Sweet Corn: A special variety for you all, white corn. This has an incredible bite and great flavor. Truly a great taste of summer. Boil this and enjoy it alongside the shrimp tacos or with those brats or hamburgers. A staple for MN summer dining. 

Grape Tomatoes: About half of these went into a salsa for the tacos I made. They are a great addition to any salad or make a great salsa for any type of meat. I added half the grape tomatoes, some thinly sliced onion, chopped cilantro and some mango to make a fun summer salsa. Great for tacos or as a salsa to serve along with the salsa verde. 

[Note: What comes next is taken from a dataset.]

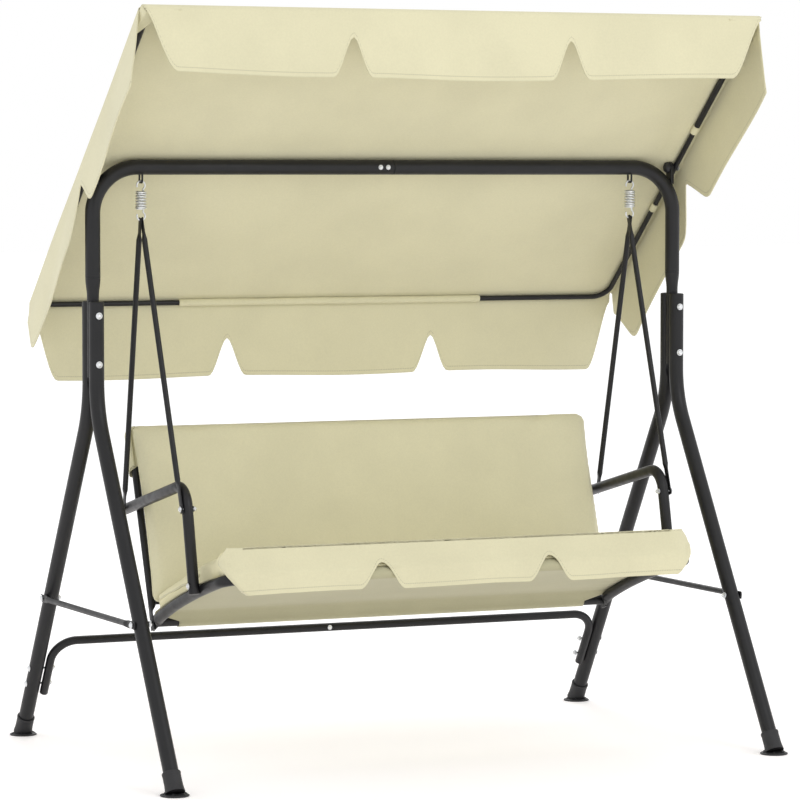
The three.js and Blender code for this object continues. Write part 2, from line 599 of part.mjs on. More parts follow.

Kale: You can combine the kale and beets to make a great salad this week. If you aren't so keen on kale as the base of your salad a great way to make it a little softer is to add a bit of olive oil and massage it in. This will soften it a bit. Otherwise, kale chips are always a good idea. Not a fan of kale? Simply add a bit to a smoothie each day and you won't even know you are eating it, but you will benefit from the extra nutrients. 

Onion: Add it to a bit of salsa, top a burger, or save in the fridge for another week. So many options, but so much flavor. 

Chub Cukes: Great grab and go snack this week, or add to your water for a refreshing flavor. 

Beets: I will definitely be roasting some beets to add to a beet salad this week. I wrap each beat in tin foil and roast at about 450 until soft. I let cool in the foil then slowly peel the outer layer off with the foil, it should just slide off! So much easier than peeling a hot beet with a knife...yes, ive tried that too and I just don't like it. 

There you have it. Another box for another week. If any of you decide to make the shrimp tacos, which I highly recommend, think of doubling the recipe. The slaw is so easy to make and will hold up for a few days in the fridge. After the first round of tacos, you can make a salad with the left over slaw and top with shrimp, salsa verde, and a tropical summer salsa which can be made from the medley grape tomatoes and some diced mango. A hint for the salsa is to use frozen mango or pineapple if you would rather use that. This is a quick meal you can throw together, but has so much flavor...enjoy!